Vintage Wine Estates announced today that the company has acquired Santa Barbara, Calif.–based Qupé from Terroir Life. The deal includes the brand and inventory. Founder and winemaker Bob Lindquist will stay on as consulting winemaker. The price of the purchase was not disclosed.

“Qupé has a great history of producing Rhône-style wines that resonates with consumers,” said Pat Roney, CEO for Vintage Wine Estates. “We are looking forward to honoring that legacy.”

Searching for capital and a long-term financial partner, Lindquist sold the brand in 2013 to Charles Banks and Terroir. Lindquist told Wine Spectator that the partnership with Terroir quickly deteriorated after Banks’ legal woes began. A former financial advisor to professional athletes who made a big splash when he got into the wine business and began acquiring small and medium-size producers in California, South Africa and New Zealand, Banks was convicted in 2017 of defrauding one of his former clients, NBA star Tim Duncan. Currently serving a four-year sentence in federal prison, Banks left his position at Terroir, and the company has been trying to rebuild.

“Banks seemed like the ideal partner, at the time: He had an upstart company with cool wineries and seemingly lots of resources,” said Lindquist. “Once Banks was no longer in the picture, the mojo seemed to be gone, and Terroir began looking for a good fit for us.”

Lindquist founded Qupé in 1982, making his first wines for the project during a short stint at Zaca Mesa Winery, before breaking out on his own the following year. As production grew, he focused on Rhône varieties, but also produced Chardonnay due to its popularity at the time. Today, Qupé produces around 30,000 cases annually.

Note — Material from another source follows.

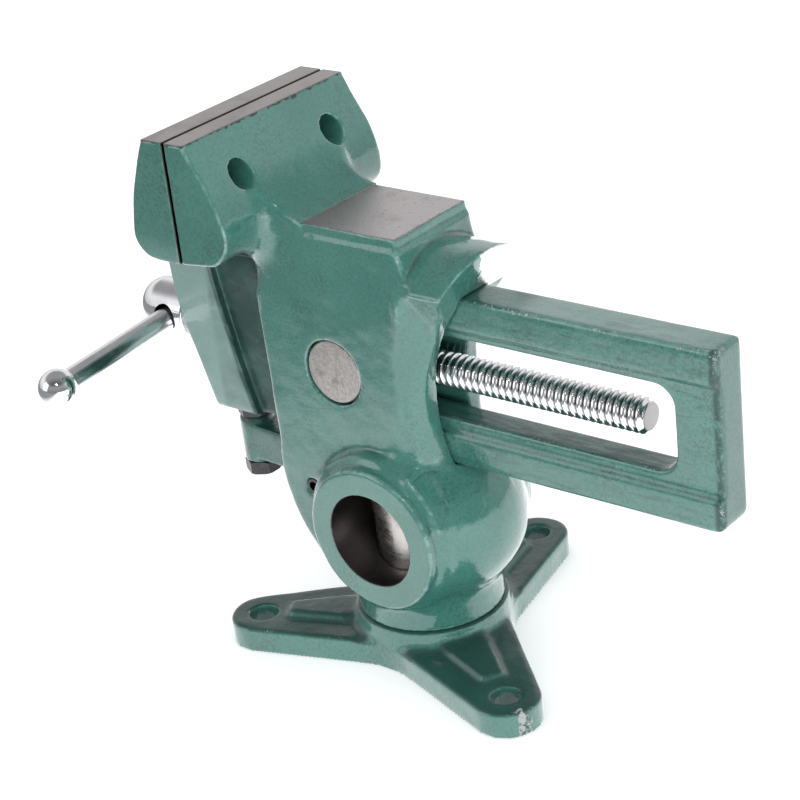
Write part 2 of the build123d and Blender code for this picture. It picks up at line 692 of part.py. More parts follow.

In 1989, Lindquist and friend Jim Clendenen of Au Bon Climat partnered to build a winery under a lease agreement with the prized Bien Nacido Vineyards in Santa Maria Valley, which became a key source for some of Qupé’s wines. Lindquist was among the first to advocate for Syrah and other Rhône varieties in California, and has been a leader in the movement ever since.

Lindquist says that with each sale, the goal has been to keep the winemaking consistent with what he’s been doing for 36 years, including the vineyard sources. “I’m happy to move on to a company that has clout and resources,” said Lindquist. “I can’t make all the wine and sell it too.”

Santa Rosa–based Vintage continues to expand its winery holdings, now with more than 30 brands in its portfolio representing roughly 2 million cases of annual production. Earlier this year, it purchased Washington’s Tamarack Cellars.

Roney noted that the acquisition of Qupé is part of a larger overall strategy to focus on the Central Coast. “That’s another reason why it made a lot of sense for us, as we begin to put a group of additional winery acquisitions together.” Along with Qupé, recent Central Coast acquisitions include Clay House and Layer Cake.